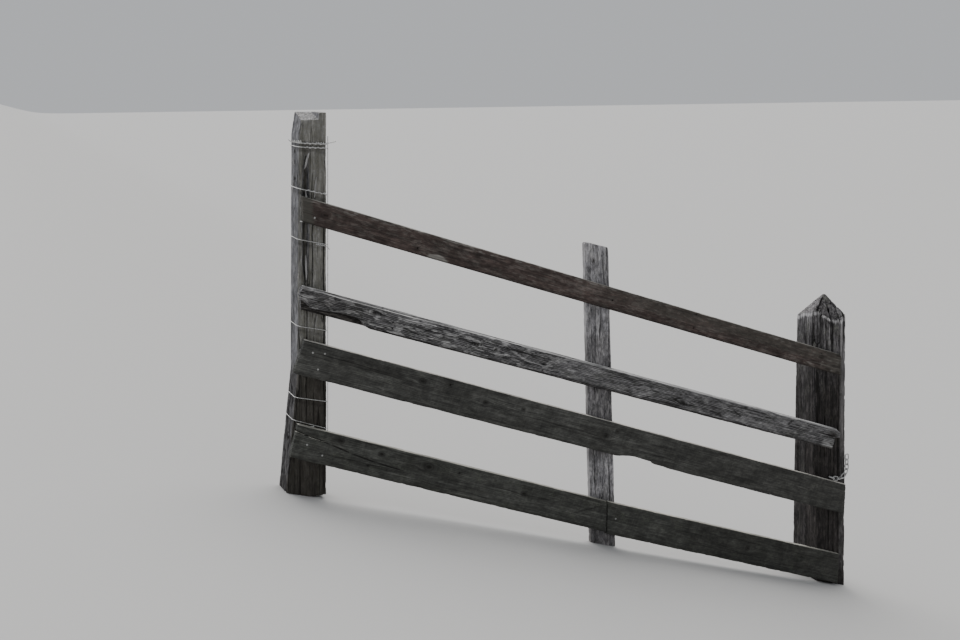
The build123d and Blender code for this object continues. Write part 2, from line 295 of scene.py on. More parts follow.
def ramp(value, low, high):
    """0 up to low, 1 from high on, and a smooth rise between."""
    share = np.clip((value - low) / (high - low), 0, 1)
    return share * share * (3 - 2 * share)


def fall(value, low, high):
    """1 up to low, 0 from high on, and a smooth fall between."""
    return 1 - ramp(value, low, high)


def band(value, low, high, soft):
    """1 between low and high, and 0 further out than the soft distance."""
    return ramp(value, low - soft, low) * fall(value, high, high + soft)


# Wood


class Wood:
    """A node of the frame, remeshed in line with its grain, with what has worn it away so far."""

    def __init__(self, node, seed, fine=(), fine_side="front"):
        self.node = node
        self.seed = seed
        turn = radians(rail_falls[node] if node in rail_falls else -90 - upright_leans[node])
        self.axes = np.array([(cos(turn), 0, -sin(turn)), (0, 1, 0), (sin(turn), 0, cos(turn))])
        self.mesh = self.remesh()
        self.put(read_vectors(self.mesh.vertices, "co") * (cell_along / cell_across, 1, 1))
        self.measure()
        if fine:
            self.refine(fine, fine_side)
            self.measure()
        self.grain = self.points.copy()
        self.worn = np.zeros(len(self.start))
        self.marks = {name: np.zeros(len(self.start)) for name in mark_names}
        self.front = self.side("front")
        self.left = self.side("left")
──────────
## EXERCISE REQUIREMENTS
Return a word-for-word copy of the lines from the beginning of the listing to the line holding "return share * share * (3 - 2 * share)", both kept.

## FINISHED TASK
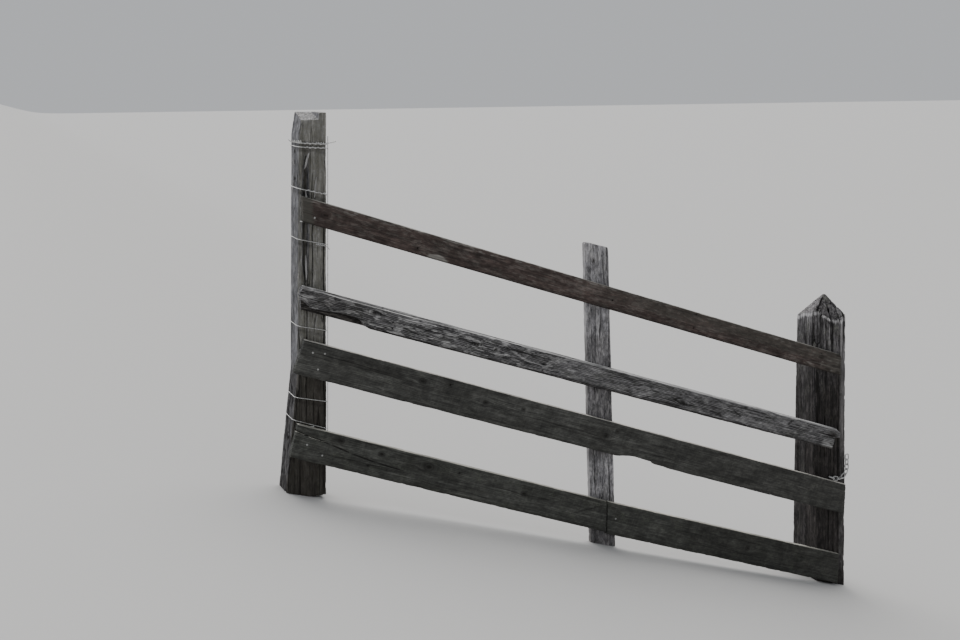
The build123d and Blender code for this object continues. Write part 2, from line 295 of scene.py on. More parts follow.
def ramp(value, low, high):
    """0 up to low, 1 from high on, and a smooth rise between."""
    share = np.clip((value - low) / (high - low), 0, 1)
    return share * share * (3 - 2 * share)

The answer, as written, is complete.